[BEGIN Available data]
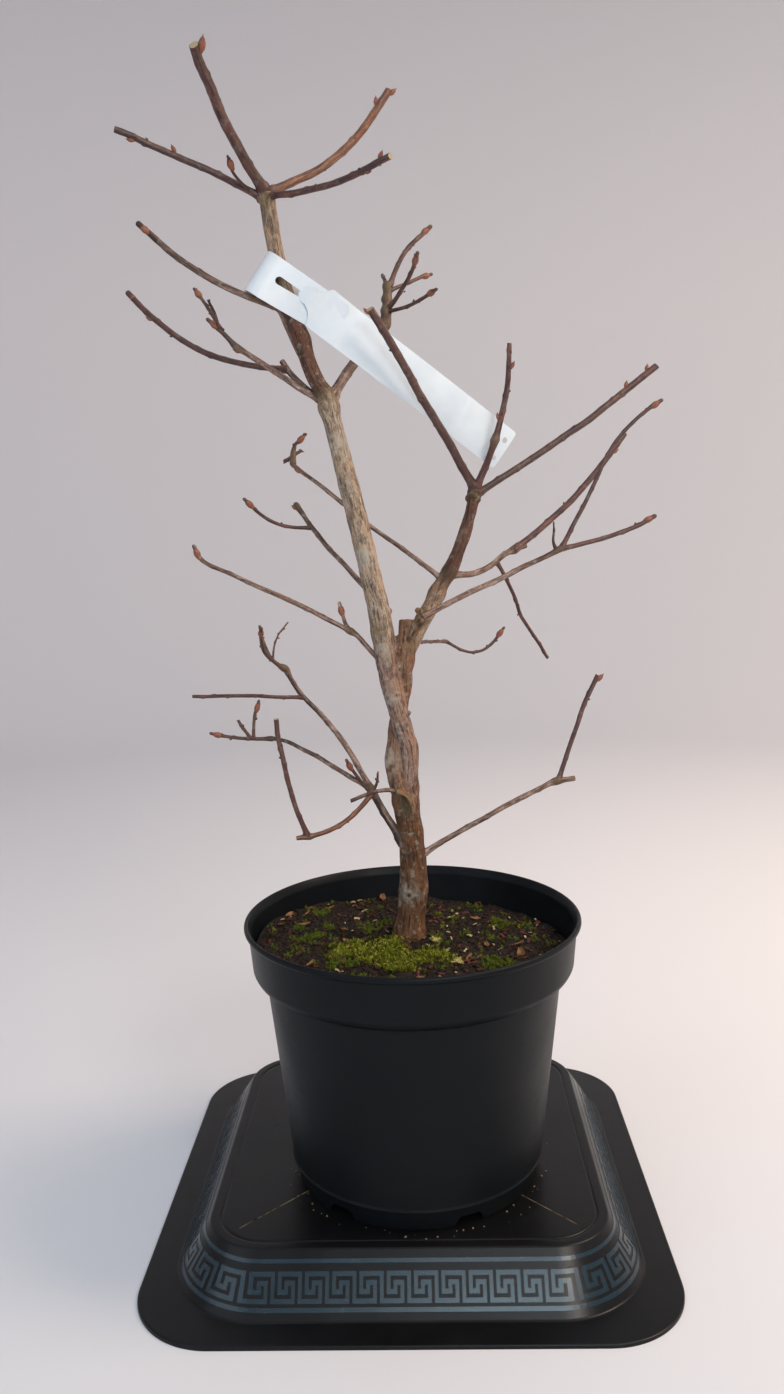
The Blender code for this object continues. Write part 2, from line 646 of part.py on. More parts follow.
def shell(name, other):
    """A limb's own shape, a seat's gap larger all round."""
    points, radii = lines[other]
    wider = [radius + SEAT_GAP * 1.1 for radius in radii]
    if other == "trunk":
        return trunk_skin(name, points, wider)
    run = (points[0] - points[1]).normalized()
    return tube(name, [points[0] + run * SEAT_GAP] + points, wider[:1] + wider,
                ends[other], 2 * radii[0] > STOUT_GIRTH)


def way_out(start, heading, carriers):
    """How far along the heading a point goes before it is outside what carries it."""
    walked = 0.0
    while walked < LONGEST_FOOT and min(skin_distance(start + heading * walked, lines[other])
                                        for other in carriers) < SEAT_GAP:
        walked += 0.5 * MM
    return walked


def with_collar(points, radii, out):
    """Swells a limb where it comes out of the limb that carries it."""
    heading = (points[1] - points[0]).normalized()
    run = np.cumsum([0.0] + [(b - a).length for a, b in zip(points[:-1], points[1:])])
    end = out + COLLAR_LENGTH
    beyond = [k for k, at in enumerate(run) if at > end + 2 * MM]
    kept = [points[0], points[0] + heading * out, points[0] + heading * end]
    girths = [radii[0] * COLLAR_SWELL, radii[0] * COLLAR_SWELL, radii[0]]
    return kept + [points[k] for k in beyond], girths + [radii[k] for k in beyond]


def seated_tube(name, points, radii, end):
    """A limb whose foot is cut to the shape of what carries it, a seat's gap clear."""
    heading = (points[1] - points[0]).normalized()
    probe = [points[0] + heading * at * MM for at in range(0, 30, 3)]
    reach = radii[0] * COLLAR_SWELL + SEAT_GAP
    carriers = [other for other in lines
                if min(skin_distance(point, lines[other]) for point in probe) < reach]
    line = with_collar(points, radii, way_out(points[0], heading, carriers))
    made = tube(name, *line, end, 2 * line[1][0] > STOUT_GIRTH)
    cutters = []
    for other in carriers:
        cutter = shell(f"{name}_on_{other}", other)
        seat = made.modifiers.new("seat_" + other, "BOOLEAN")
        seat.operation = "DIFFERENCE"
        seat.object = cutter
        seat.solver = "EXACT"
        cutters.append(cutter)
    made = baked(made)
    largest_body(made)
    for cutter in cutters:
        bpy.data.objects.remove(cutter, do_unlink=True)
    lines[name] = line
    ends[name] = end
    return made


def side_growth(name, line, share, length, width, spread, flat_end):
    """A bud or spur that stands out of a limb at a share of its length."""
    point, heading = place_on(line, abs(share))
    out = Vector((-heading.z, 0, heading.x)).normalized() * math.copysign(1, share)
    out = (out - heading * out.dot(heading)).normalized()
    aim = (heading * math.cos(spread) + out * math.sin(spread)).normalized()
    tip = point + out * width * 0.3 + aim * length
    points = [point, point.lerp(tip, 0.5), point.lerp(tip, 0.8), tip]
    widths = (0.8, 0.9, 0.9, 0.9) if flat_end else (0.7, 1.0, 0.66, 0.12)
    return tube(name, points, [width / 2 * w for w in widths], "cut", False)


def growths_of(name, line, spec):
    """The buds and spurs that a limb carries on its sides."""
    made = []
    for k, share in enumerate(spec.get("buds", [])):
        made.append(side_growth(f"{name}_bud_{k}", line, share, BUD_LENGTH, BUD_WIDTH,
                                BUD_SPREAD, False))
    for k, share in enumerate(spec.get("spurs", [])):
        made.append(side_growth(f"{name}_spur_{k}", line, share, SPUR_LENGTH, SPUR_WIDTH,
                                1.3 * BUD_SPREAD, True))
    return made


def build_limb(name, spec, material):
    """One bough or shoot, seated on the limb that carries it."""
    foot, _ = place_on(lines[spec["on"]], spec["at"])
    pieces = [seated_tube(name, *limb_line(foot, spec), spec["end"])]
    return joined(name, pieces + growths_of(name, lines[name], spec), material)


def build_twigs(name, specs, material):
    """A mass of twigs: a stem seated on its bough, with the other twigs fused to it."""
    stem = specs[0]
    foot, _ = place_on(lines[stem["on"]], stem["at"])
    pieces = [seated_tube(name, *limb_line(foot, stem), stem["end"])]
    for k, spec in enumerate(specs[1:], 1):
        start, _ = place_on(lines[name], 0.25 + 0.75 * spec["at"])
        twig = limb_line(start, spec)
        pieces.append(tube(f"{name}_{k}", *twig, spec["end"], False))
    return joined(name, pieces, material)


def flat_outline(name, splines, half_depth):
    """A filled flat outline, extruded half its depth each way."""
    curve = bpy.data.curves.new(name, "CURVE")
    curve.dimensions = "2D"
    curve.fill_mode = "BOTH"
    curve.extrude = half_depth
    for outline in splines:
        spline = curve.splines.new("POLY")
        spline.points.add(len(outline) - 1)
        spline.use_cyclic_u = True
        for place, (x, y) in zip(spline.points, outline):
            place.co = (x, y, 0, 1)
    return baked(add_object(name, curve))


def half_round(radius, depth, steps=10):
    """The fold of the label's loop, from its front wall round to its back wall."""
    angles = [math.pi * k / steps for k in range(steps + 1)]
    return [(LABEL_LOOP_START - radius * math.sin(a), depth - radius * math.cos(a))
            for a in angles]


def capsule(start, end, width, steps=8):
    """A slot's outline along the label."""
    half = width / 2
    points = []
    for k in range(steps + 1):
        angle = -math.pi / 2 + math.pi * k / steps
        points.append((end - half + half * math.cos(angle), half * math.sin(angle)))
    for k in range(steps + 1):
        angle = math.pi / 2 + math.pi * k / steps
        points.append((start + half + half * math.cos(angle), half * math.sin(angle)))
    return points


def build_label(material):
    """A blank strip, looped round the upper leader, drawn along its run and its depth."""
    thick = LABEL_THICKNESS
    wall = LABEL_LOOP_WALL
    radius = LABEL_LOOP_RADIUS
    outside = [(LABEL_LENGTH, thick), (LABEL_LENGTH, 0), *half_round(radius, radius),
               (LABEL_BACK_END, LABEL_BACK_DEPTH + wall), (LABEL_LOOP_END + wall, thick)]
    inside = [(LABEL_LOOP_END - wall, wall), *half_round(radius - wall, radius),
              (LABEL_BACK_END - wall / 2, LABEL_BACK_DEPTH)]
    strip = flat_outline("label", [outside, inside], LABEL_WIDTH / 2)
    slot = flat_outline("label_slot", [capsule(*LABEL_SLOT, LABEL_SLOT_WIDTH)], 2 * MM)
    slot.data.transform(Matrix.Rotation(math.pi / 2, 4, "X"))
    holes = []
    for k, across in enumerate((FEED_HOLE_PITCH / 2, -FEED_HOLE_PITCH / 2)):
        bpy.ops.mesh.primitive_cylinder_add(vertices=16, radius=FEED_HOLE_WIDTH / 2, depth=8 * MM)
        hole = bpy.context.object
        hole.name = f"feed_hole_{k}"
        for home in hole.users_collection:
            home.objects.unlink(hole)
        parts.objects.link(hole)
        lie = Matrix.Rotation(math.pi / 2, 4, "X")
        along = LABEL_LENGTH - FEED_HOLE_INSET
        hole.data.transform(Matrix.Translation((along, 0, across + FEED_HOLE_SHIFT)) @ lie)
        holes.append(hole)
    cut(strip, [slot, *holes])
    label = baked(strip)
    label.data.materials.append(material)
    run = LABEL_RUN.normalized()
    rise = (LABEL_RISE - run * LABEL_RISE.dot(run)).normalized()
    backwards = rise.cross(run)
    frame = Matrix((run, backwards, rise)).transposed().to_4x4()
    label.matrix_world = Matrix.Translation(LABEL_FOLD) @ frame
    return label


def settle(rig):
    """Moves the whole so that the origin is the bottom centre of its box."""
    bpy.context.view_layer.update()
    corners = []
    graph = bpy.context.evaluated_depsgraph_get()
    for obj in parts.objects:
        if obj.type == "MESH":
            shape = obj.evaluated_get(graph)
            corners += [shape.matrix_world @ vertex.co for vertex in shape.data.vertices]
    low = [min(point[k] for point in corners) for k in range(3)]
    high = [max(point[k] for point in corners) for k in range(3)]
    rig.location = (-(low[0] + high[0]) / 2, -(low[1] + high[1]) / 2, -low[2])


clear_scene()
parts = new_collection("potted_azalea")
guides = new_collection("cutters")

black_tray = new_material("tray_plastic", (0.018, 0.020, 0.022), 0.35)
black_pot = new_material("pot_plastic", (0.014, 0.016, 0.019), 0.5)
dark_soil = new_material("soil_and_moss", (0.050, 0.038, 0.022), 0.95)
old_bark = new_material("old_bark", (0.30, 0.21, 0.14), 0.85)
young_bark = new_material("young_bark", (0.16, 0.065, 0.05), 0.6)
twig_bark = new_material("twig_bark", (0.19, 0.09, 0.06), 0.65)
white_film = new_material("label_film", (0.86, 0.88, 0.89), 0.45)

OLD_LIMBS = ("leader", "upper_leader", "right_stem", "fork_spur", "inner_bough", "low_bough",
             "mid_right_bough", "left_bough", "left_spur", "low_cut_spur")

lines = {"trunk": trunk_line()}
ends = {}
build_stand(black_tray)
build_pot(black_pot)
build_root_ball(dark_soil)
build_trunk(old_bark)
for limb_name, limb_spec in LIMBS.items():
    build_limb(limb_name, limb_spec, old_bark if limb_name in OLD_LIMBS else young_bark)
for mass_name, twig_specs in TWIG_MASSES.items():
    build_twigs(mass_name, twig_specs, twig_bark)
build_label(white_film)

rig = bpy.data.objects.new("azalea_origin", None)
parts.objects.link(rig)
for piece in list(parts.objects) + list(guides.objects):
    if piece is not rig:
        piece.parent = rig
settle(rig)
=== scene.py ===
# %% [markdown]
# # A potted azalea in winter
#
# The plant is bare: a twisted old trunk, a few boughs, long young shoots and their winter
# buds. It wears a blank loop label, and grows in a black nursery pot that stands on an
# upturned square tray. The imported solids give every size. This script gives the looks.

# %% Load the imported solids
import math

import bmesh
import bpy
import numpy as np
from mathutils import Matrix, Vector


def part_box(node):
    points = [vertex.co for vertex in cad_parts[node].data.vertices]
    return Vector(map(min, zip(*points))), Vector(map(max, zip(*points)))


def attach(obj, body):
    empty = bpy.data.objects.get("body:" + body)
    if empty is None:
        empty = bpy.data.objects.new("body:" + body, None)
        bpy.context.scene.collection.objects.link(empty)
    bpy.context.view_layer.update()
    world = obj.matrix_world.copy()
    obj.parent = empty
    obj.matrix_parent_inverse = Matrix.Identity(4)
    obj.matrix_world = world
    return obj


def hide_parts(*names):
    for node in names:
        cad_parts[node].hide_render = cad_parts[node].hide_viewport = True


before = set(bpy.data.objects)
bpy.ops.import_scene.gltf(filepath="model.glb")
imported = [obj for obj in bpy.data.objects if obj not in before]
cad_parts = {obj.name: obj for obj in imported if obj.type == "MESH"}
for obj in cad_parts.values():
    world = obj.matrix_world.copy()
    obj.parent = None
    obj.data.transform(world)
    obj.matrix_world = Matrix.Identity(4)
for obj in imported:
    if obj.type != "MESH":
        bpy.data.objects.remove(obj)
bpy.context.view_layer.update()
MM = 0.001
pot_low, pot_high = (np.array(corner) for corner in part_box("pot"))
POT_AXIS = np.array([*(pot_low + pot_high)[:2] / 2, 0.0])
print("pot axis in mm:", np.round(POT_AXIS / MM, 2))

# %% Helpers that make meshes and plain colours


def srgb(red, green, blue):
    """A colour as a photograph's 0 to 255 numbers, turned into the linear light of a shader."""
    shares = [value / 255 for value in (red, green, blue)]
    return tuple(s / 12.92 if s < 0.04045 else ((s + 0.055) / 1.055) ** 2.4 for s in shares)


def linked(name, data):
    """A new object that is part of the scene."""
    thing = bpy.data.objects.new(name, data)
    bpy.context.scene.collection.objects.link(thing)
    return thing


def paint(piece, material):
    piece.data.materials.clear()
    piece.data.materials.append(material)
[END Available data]
— Instruction —
Find each line with the string "vertex" and copy it out.

— Response to the exercise —
            corners += [shape.matrix_world @ vertex.co for vertex in shape.data.vertices]
    points = [vertex.co for vertex in cad_parts[node].data.vertices]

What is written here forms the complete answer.